**Data block**
--
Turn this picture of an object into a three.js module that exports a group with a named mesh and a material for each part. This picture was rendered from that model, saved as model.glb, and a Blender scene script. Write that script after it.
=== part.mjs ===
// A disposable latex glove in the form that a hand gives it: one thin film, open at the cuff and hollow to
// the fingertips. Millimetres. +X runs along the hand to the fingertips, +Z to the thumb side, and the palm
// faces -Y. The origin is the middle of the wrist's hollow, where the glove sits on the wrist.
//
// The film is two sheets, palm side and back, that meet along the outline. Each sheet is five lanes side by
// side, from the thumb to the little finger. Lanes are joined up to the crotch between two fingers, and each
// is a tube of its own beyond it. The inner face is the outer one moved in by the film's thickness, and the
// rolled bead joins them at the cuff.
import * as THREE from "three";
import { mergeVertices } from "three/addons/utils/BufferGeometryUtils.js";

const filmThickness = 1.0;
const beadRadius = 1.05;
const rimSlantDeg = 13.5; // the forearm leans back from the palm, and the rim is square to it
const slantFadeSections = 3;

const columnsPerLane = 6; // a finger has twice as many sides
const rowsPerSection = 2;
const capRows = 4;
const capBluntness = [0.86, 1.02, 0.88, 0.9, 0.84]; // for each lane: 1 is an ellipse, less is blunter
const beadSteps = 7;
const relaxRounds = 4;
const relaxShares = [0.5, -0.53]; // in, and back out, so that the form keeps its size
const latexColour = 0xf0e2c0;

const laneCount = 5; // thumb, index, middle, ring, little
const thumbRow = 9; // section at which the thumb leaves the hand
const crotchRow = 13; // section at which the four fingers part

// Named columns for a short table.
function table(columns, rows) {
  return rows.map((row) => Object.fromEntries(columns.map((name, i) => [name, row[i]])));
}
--
**Stated task**
Extract the data exactly as given.

**Result below**
Turn this picture of an object into a three.js module that exports a group with a named mesh and a material for each part. This picture was rendered from that model, saved as model.glb, and a Blender scene script. Write that script after it.
=== part.mjs ===
// A disposable latex glove in the form that a hand gives it: one thin film, open at the cuff and hollow to
// the fingertips. Millimetres. +X runs along the hand to the fingertips, +Z to the thumb side, and the palm
// faces -Y. The origin is the middle of the wrist's hollow, where the glove sits on the wrist.
//
// The film is two sheets, palm side and back, that meet along the outline. Each sheet is five lanes side by
// side, from the thumb to the little finger. Lanes are joined up to the crotch between two fingers, and each
// is a tube of its own beyond it. The inner face is the outer one moved in by the film's thickness, and the
// rolled bead joins them at the cuff.
import * as THREE from "three";
import { mergeVertices } from "three/addons/utils/BufferGeometryUtils.js";

const filmThickness = 1.0;
const beadRadius = 1.05;
const rimSlantDeg = 13.5; // the forearm leans back from the palm, and the rim is square to it
const slantFadeSections = 3;

const columnsPerLane = 6; // a finger has twice as many sides
const rowsPerSection = 2;
const capRows = 4;
const capBluntness = [0.86, 1.02, 0.88, 0.9, 0.84]; // for each lane: 1 is an ellipse, less is blunter
const beadSteps = 7;
const relaxRounds = 4;
const relaxShares = [0.5, -0.53]; // in, and back out, so that the form keeps its size
const latexColour = 0xf0e2c0;

const laneCount = 5; // thumb, index, middle, ring, little
const thumbRow = 9; // section at which the thumb leaves the hand
const crotchRow = 13; // section at which the four fingers part

// Named columns for a short table.
function table(columns, rows) {
  return rows.map((row) => Object.fromEntries(columns.map((name, i) => [name, row[i]])));
}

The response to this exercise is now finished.